The catalyst was a moment in Dr. Melissa McCoul’s senior-level children’s literature course. During a discussion providing literary context for the novel “Jude Saves the World,” which features a nonbinary main character, a student began filming, challenging the lesson’s legality. Citing her own “religious beliefs” and “our president’s laws,” the student objected to the academic discussion of gender identity. Dr. McCoul, a lecturer with over a decade of experience, responded professionally, affirming her “legal and ethical authority” and “professional expertise” while offering the student the right to leave.
This classroom confrontation, a microcosm of the national “culture war” being injected into academic spaces, was all the ammunition needed. State Representative Brian Harrison, a Republican lawmaker, posted the video online, igniting a political firestorm. The response from the state’s top Republican leadership was swift and punitive. Governor Greg Abbott and Lieutenant Governor Dan Patrick demanded action, accusing Dr. McCoul of “blatantly indoctrinating students.”
What followed was a complete institutional capitulation. Dr. McCoul was summarily fired. Her Dean and Department Head were removed from their leadership positions.

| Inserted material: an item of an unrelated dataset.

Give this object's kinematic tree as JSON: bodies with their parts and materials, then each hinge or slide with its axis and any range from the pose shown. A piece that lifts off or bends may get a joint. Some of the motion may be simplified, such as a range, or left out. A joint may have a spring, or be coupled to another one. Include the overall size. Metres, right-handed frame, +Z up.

And finally, President Welsh himself was forced to resign. Representative Harrison celebrated the ouster as “welcome, although overdue,” and called for the university to “END ALL DEI AND LGBTQ INDOCTRINATION IN TEXAS!!”

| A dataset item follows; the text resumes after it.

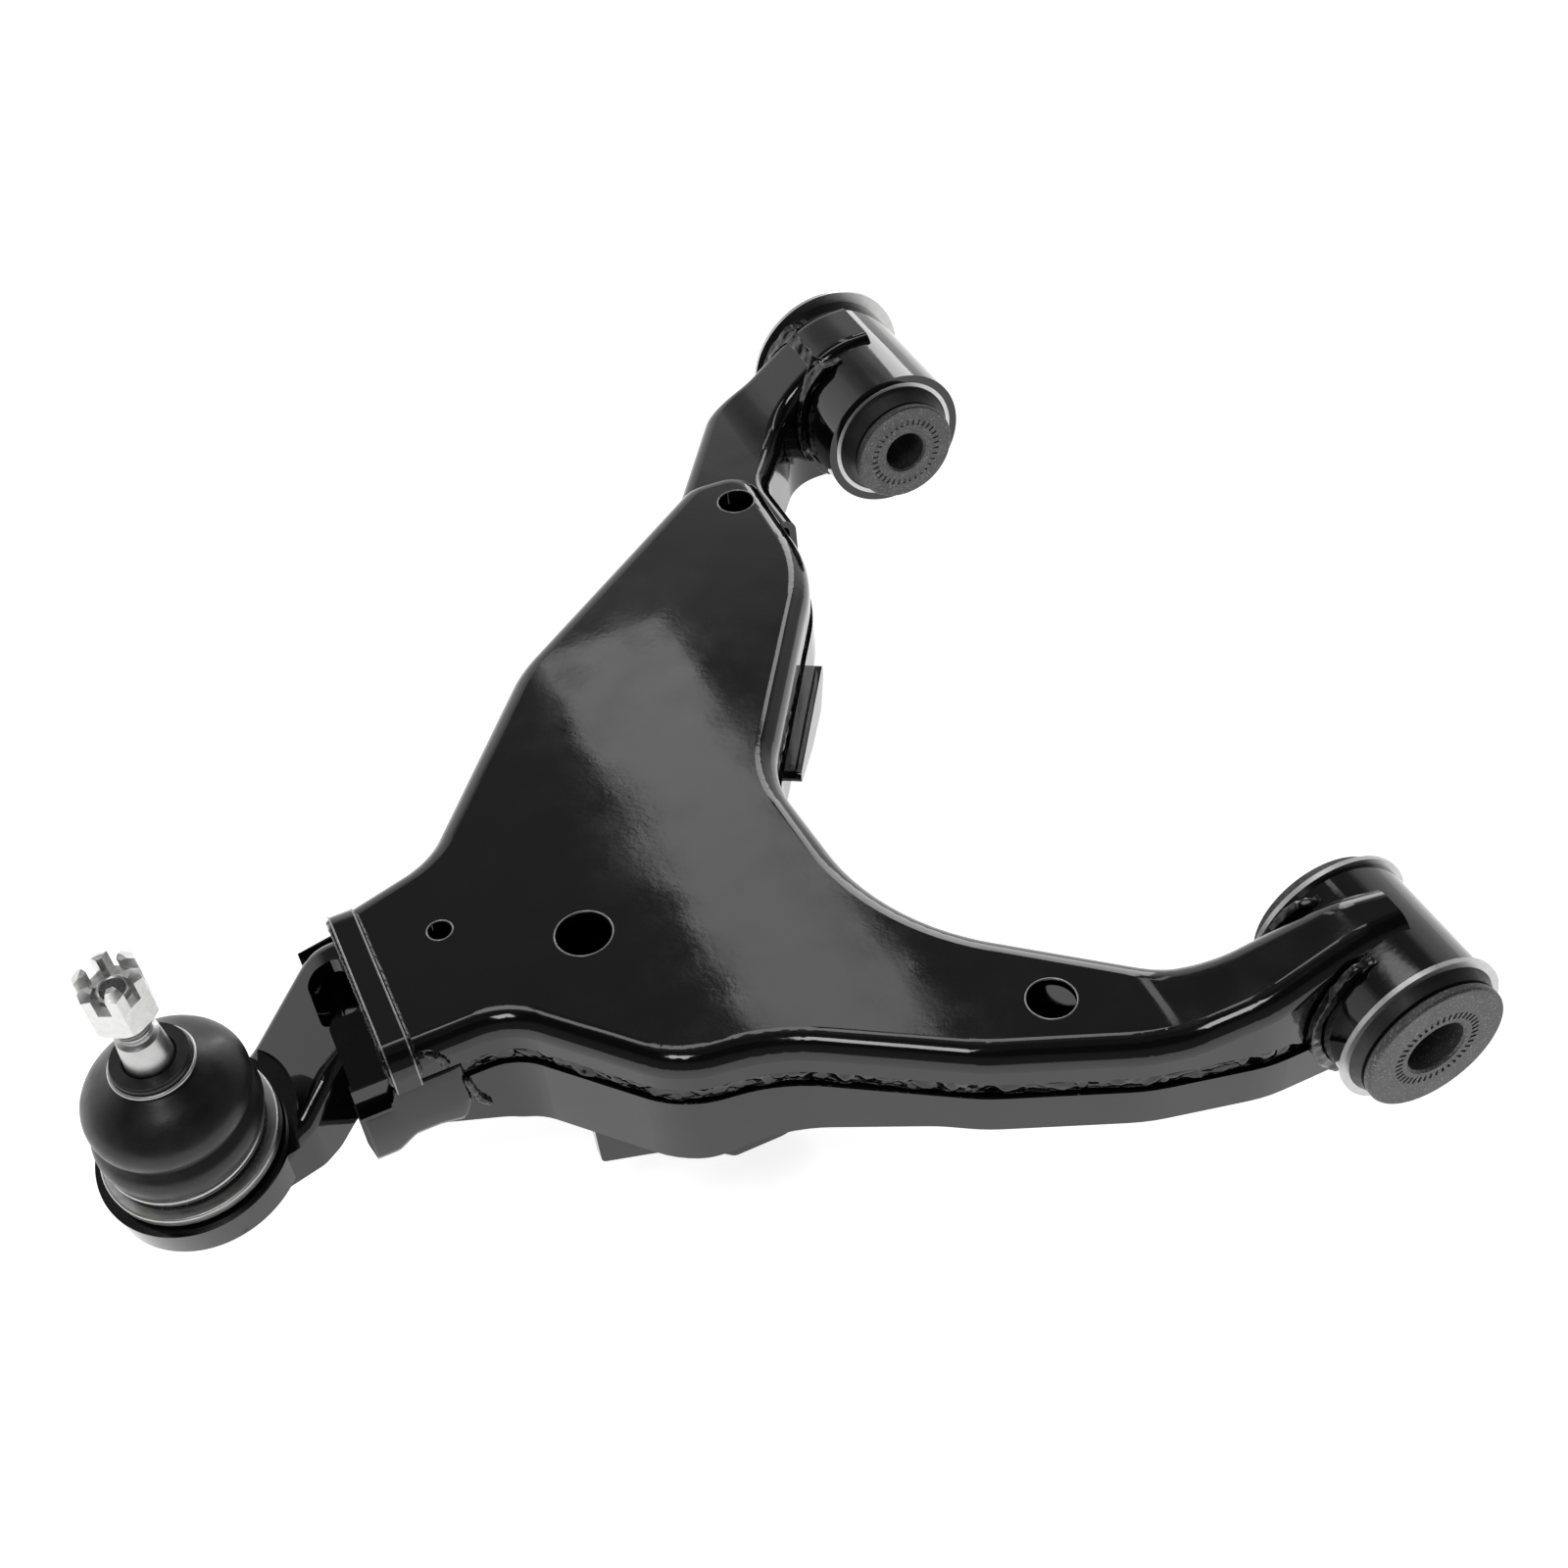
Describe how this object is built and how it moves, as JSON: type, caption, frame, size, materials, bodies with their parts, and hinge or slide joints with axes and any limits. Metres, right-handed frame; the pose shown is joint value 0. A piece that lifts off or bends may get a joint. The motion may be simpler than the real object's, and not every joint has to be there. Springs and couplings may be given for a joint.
{
  "type": "suspension control arm",
  "caption": "Welded lower suspension control arm with two pivot bushes, a sealed ball joint with a castle nut, and a damper bracket underneath.",
  "frame": {"origin": "centre of the rear bush, on the pivot axis", "axes": "+Y along the pivot axis towards the front bush, -X towards the ball joint, +Z the side the ball stud stands out of"},
  "size_m": [0.5022, 0.524, 0.1903],
  "materials": {
    "black_paint": "glossy black chassis paint",
    "bush_rubber": "moulded, slightly shiny",
    "boot_rubber": "satin",
    "bare_steel": "turned steel",
    "phosphated_steel": "dark grey phosphate",
    "zinc_plate": "bright zinc plate",
    "bearing_plastic": "natural acetal"
  },
  "bodies": {
    "arm": {"upper_shell": "black_paint", "lower_shell": "black_paint", "shell_seam_weld": "black_paint", "front_leg_upper": "black_paint", "front_leg_lower": "black_paint", "mouth_band": "black_paint", "mouth_tab": "black_paint", "ball_joint_carrier": "black_paint", "ball_housing": "phosphated_steel", "housing_ring": "bare_steel", "housing_cover": "phosphated_steel", "bearing_shell": "bearing_plastic", "preload_spring": "bare_steel", "boot_lower_ring": "bare_steel", "dust_boot": "boot_rubber", "rear_eye_tube": "black_paint", "front_eye_tube": "black_paint", "rear_eye_weld": "black_paint", "front_eye_weld": "black_paint", "rear_bush_outer_sleeve": "bare_steel", "front_bush_outer_sleeve": "bare_steel", "rear_bush_rubber": "bush_rubber", "front_bush_rubber": "bush_rubber", "damper_ear_near": "black_paint", "damper_ear_far": "black_paint", "damper_bracket_web": "black_paint", "side_gusset": "black_paint"},
    "rear_sleeve": {"rear_inner_sleeve": "phosphated_steel"},
    "front_sleeve": {"front_inner_sleeve": "phosphated_steel"},
    "liner": {"ball_liner": "bearing_plastic"},
    "collar": {"boot_collar": "boot_rubber", "boot_upper_clip": "bare_steel"},
    "stud": {"ball_stud": "bare_steel", "castle_nut": "zinc_plate"}
  },
  "joints": [
    {"name": "rear_bush_twist", "type": "hinge", "parent": "arm", "child": "rear_sleeve", "pos_m": [0, 0, 0], "axis": [0, 1, 0], "range_deg": [-25, 25], "stiffness_Nm_per_rad": 60},
    {"name": "front_bush_twist", "type": "hinge", "parent": "arm", "child": "front_sleeve", "pos_m": [0, 0.436, 0], "axis": [0, 1, 0], "range_deg": [-25, 25], "stiffness_Nm_per_rad": 60},
    {"name": "ball_tilt_x", "type": "hinge", "parent": "arm", "child": "liner", "pos_m": [-0.422, 0.158, -0.026], "axis": [1, 0, 0], "range_deg": [-18, 18], "deforming": ["dust_boot"]},
    {"name": "ball_tilt_y", "type": "hinge", "parent": "liner", "child": "collar", "pos_m": [-0.422, 0.158, -0.026], "axis": [0, 1, 0], "range_deg": [-18, 18]},
    {"name": "stud_spin", "type": "hinge", "parent": "collar", "child": "stud", "pos_m": [-0.422, 0.158, -0.026], "axis": [-0.0209, -0.0558, 0.9982], "continuous": true}
  ],
  "couplings": [
    {"joint": "rear_bush_twist", "follows": "front_bush_twist", "ratio": 1}
  ]
}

This purge was not an anomaly for the university, but the latest chapter in an established pattern of sacrificing academic principles to appease political masters. As reporting from the Washington Post revealed, this was the second time Governor Abbott had threatened to fire Welsh; the first was over a business school conference on classroom diversity, which Welsh promptly canceled. Welsh’s own hiring followed the retirement of a predecessor who left after the botched hiring of journalism professor Kathleen McElroy, a scandal also born from GOP backlash over her work in diversity, equity, and inclusion.

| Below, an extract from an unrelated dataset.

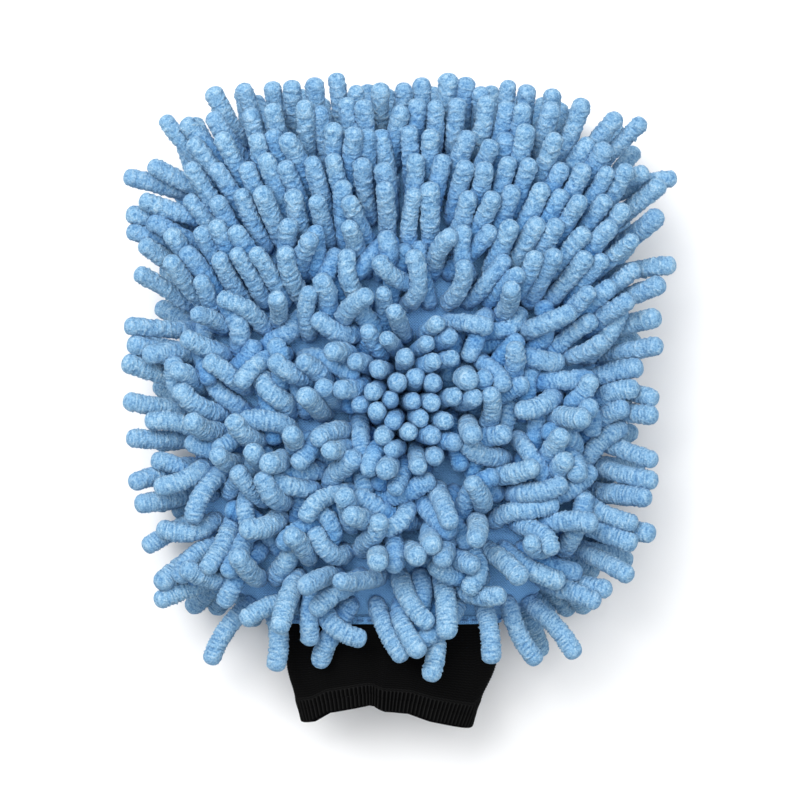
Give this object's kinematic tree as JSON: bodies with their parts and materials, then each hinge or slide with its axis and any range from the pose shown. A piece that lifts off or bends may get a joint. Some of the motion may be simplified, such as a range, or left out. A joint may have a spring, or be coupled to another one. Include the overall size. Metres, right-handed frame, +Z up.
{
  "type": "wash mitt",
  "caption": "Chenille car-wash mitt: pillow-shaped knit pocket with noodle pile on both sides and a short knitted elastic cuff.",
  "frame": {"origin": "on the surface that the mitt rests on, under the middle of its outline, pile and cuff included", "axes": "+Y from the cuff to the fingertips, +Z up out of the front pile, +X to the right as the front is seen"},
  "size_m": [0.2328, 0.2766, 0.0895],
  "materials": {
    "chenille_pile": "soft fuzzy chenille microfibre, light blue",
    "base_cloth": "fine knitted microfibre cloth, light blue, matt",
    "lining_cloth": "smooth thin knitted polyester, matt",
    "seam_thread": "spun polyester thread",
    "cuff_knit": "black knitted polyester with elastic, matt",
    "cuff_thread": "black spun polyester thread",
    "elastic_yarn": "covered rubber yarn, black"
  },
  "bodies": {
    "root": {"back_lining": "lining_cloth", "back_noodles_row_01": "chenille_pile", "back_noodles_row_02": "chenille_pile", "back_noodles_row_03": "chenille_pile", "back_noodles_row_04": "chenille_pile", "back_noodles_row_05": "chenille_pile", "back_noodles_row_06": "chenille_pile", "back_noodles_row_07": "chenille_pile", "back_noodles_row_08": "chenille_pile", "back_noodles_row_09": "chenille_pile", "back_noodles_row_10": "chenille_pile", "back_noodles_row_11": "chenille_pile", "back_noodles_row_12": "chenille_pile", "back_noodles_row_13": "chenille_pile", "back_noodles_row_14": "chenille_pile", "back_noodles_row_15": "chenille_pile", "back_noodles_row_16": "chenille_pile", "back_noodles_row_17": "chenille_pile", "back_noodles_row_18": "chenille_pile", "back_panel": "base_cloth", "cuff_elastic_yarns": "elastic_yarn", "cuff_knit": "cuff_knit", "cuff_seam_thread": "cuff_thread", "cuff_welt": "cuff_knit", "front_lining": "lining_cloth", "front_noodles_hollow": "chenille_pile", "front_noodles_row_01": "chenille_pile", "front_noodles_row_02": "chenille_pile", "front_noodles_row_03": "chenille_pile", "front_noodles_row_04": "chenille_pile", "front_noodles_row_05": "chenille_pile", "front_noodles_row_06": "chenille_pile", "front_noodles_row_07": "chenille_pile", "front_noodles_row_08": "chenille_pile", "front_noodles_row_09": "chenille_pile", "front_noodles_row_10": "chenille_pile", "front_noodles_row_11": "chenille_pile", "front_noodles_row_12": "chenille_pile", "front_noodles_row_13": "chenille_pile", "front_noodles_row_14": "chenille_pile", "front_noodles_row_15": "chenille_pile", "front_noodles_row_16": "chenille_pile", "front_noodles_row_17": "chenille_pile", "front_noodles_row_18": "chenille_pile", "front_panel": "base_cloth", "mouth_hem": "base_cloth", "side_seam_thread": "seam_thread"}
  },
  "joints": []
}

The events at Texas A&M are a stark illustration of a national trend. An increasing number of states are passing legislation to strengthen political control over university curricula and hiring. As seen at Columbia and Northwestern, university presidents are being forced out under immense pressure from an administration that has threatened to cut federal funding to institutions that do not bend to its ideological will.
This campaign constitutes a direct assault on the free speech of both instructors and students. For faculty, the message is clear, as Professor Leonard Bright stated: “This is about trying to tell faculty members not to teach certain topics.” The system-wide course audit ordered by Chancellor Glenn Hegar is a tool of mass intimidation, designed to encourage a chilling wave of self-censorship.
For LGBTQIA+ students and their allies, the effect is even more profound. This entire institutional purge was triggered by a single complaint that invalidated a curriculum reflecting their existence and experiences. The university and the state’s political leadership have empowered a “heckler’s veto,” signaling that the voices and educational needs of LGBTQIA+ students are irrelevant and will be ignored when they conflict with a political agenda. The curriculum is being scrubbed of their reality.

Ultimately, this silencing diminishes the quality of education for all. A university that operates in fear of political backlash, that purges faculty for teaching contemporary literature, and that avoids “controversial” topics cannot provide a robust, critical, or modern education. It prepares students not for a complex world, but for compliance. The goal, as stated by the politicians driving this purge, is to restore the university to its “pre-woke glory.” The result is an institution hollowed out, silenced, and diminished.
Both states and universities need to be led to realize that students graduating from institutions that so wrongfully and severely limit what can be taught and/or said in the classroom are ultimately less hirable, less informed about the world, and less likely to engage with society-at-large in a positive manner. Citizens would do well to stand up and push back against states whose governors and legislators are so ridiculously afraid of free thought.